La réponse se trouve peut-être dans la composition qui place le visage las d’un enfant à moitié endormi en son centre. Sa pose n’est pas sans évoquer celle du mélancolique. La main sous la joue, il est avachi sur le bloc de pierre qui sert de table à l’assemblée. Ce bloc d’ailleurs régule la composition. Chacune de ses arrêtes dirige notre regard vers l’un des musiciens. Placé en biais, il divise l’espace dans sa profondeur et oppose le soldat au jeune garçon assoiffé de l’arrière-plan. D’ailleurs, la pierre oppose autant qu’elle associe ces deux personnages. L’un est debout, l’autre assis ; l’un est au premier plan, l’autre à l’arrière-plan. Tous deux figurent sans doute des allégories contraires, la Tempérance qui met de l’eau dans son vin littéralement et l’Excès qui étanche avidement sa soif. Le jeune enfant se trouve donc entre le vice et la vertu. Aura-t-il bientôt à faire un choix ?
Sans doute ne devrait-t-il pas trop tarder. Le temps passe comme nous le rappelle le bloc de pierre qui est bien plus qu’une table de fortune. Un relief y est sculpté. Cette pierre fut travaillée par les hommes de la Rome antique mais aujourd’hui, elle n’est plus qu’un support de beuverie. Changeante est la destinée et même les plus grandes civilisations ne résistent pas au passage du temps. Le relief en lui-même n’est pas choisi au hasard, il figure les noces de Thétis et Pelée. Valentin se veut précis en reproduisant à l’identique un relief en terre cuite des collections Farnèse (et qui se trouve désormais au Louvre). L’artiste fait appel à la culture du regardeur et étoffe la richesse iconographique de son œuvre. Thétis fut contrainte d’épouser Pelée, simple mortel.

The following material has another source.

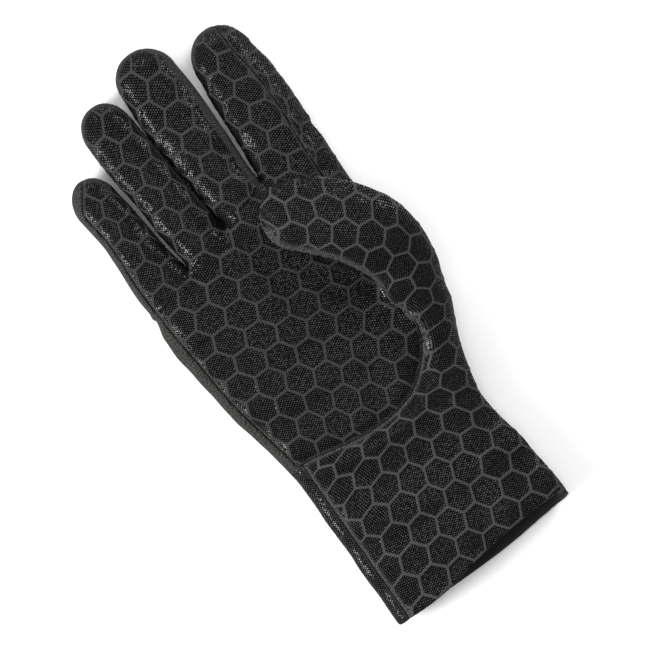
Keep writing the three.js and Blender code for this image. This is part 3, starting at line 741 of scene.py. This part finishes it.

La néréide immortelle connut alors l’amertume de la vieillesse et de la mort de sa famille. De quoi sombrer dans la mélancolie. Faut-il ajouter que lors de ces noces, la déesse Eris fâchée de n’avoir pas été invitée, jeta sur la table des déesses olympiennes une pomme d’or qui allait déclenchée la plus homérique des guerres antiques ?
Loin de la bambochade attendue pour un peintre caravagesque, Valentin de Boulogne livre avec cette toile une réflexion poétique sur la destinée humaine. A cheval entre la Tempérance et l’Excès, l’enfant saura-t-il trouver l’harmonie que symbolise la musique ? Ou écrasé par le poids du destin sombrera-t-il dans la mélancolie ? Au spectateur de faire son choix, Valentin de Boulogne semble avoir fait le sien. Il mourut de fièvre après s’être baigné dans les eaux glacées de la fontaine du Triton de la piazza Barberini, lors d’une nuit d’ivresse.